Утро. Я прихожу в казарму. На пороге меня встречает командир роты старший лейтенант Щадрин — невысокого роста блондин года на два старше меня: «Что у тебя во взводе?» — «Ничего.» — «Вот то-то и есть — ничего. Рубашку украли.» В углу казармы старшина допрашивает молодого солдата с верхних нар. Пойди разберись, то ли правду говорит солдат, то ли врет: «Ночью я проснулся. На верху душно было. Снял рубашку. Потом накинул шинель, пошел во двор. Вернулся, а рубашки нет».

Воровство в казармах повальное. Воруют и несут к цыганам все, что есть внутри колючей проволоки, куда вход цыганам запрещен. Торговля, обмен идут вдоль всего периметра лагеря и за его пределами.

Материально ответственный по батарее — комбат, но в штабе полка он добился, чтобы за украденную солдатскую вещь отвечали командиры взводов. За солдатские шмутки с нас — «ванек-взводных» — высчитывают в 12,5 кратном размере. Моя зарплата 600 рублей в месяц. Всю войну я посылал аттестат маме. С Нового, 1946-го года посылаю ползарплаты. Вычеты, заем (добровольно-принудительный — один оклад в год)… на руки — около 200 рублей. Цена рубашки: 6 руб. х 12,5 = 75 руб— почти ползарплаты (нам еще платили оккупационные румынские леи — 4000 лей ~ 400 рублей).

Это все я пишу, чтобы рассказать о том, куда шли солдатские рубашки, кальсоны, ботинки, гимнастерки и пр., и пр., а главное, как мы, офицеры, боролись с солдатским воровством.

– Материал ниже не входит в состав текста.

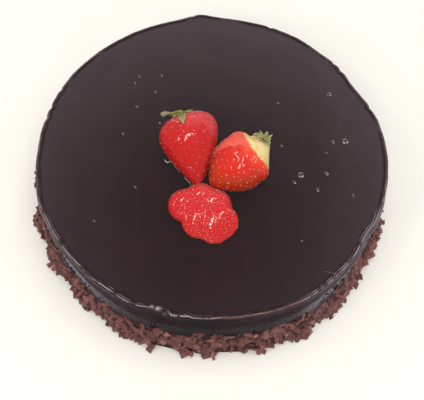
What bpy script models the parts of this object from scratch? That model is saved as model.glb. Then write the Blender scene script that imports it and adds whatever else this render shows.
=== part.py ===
"""A round chocolate pastry cake: dark mirror glaze, a skirt of milk chocolate flakes round the
lower wall, two whole strawberries with their leaves and one lobed strawberry on top.

Metres, +Z up. The origin is the middle of the flat base. The front, from where the lobed
strawberry is nearest, is -Y; bearings are in degrees from +X, counterclockwise seen from above.
"""

import math

import bpy
import numpy as np

# ---- driving dimensions, metres ----
CAKE_RADIUS = 0.120
CAKE_HEIGHT = 0.0545
BEAD_RISE = 0.0006
BEAD_WIDTH = 0.0050
SKIRT_HEIGHT = 0.0235
SKIRT_SPREAD = 0.0050
CAKE_COLUMNS = 96
CLEARANCE = 0.0003

# Dents and bulges of the rim: bearing (degrees), width (degrees), outward distance (metres).
RIM_BUMPS = (
    (31.0, 9.0, -0.0034),
    (50.0, 7.0, -0.0019),
    (96.0, 5.0, 0.0032),
    (199.0, 8.0, 0.0012),
    (268.0, 12.0, -0.0011),
    (300.0, 10.0, 0.0015),
    (330.0, 5.0, -0.0020),
)

# Flakes of milk chocolate, fused to the skirt.
FLAKE_COUNT = 190
FLAKE_LENGTH = (0.0070, 0.0150)
FLAKE_WIDTH = (0.0032, 0.0055)
FLAKE_THICKNESS = 0.0015
FLAKE_SEED = 41

# Each berry: heading is the bearing of the tip less 90 degrees, tilt lowers the tip, the two
# powers shape the profile, the neck is the pale swelling under the leaves, lumps are two slow
# waves round the berry and their phase, and skew slants the shoulder. The dent is a hollow in
# the shoulder: its bearing round the axis and half width (degrees), its place along the axis
# and half length (metres), and its depth as a share of the radius. The hub of the leaves is
# off the axis: the bearing and the angle by which it leans.
LEFT_BERRY = {
    "length": 0.0502,
    "width": 0.0396,
    "x": -0.0143,
    "y": -0.00285,
    "heading": 193.2,
    "tilt": 21.8,
    "powers": (0.514, 0.80),
    "neck": (0.0068, 0.0018, 0.5, 4.0),
    "row_power": 1.6,
    "lumps": (0.012, 0.010, 0.6),
    "skew": 0.095,
    "dent": (52.0, 26.0, -0.0150, 0.0065, 0.20),
    "hub": (66.0, 17.0),
}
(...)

Так куда же они шли, и как мы с этим боролись?

Солдаты — в основном молодые деревенские парни. Увольнительные им дают только по воскресеньям и только строем в город. Женщин они видят лишь из строя, или из-за колючей проволоки ограждения лагеря. Еды достаточно. Природа требует… а цыганки под боком. Цена — рубашка.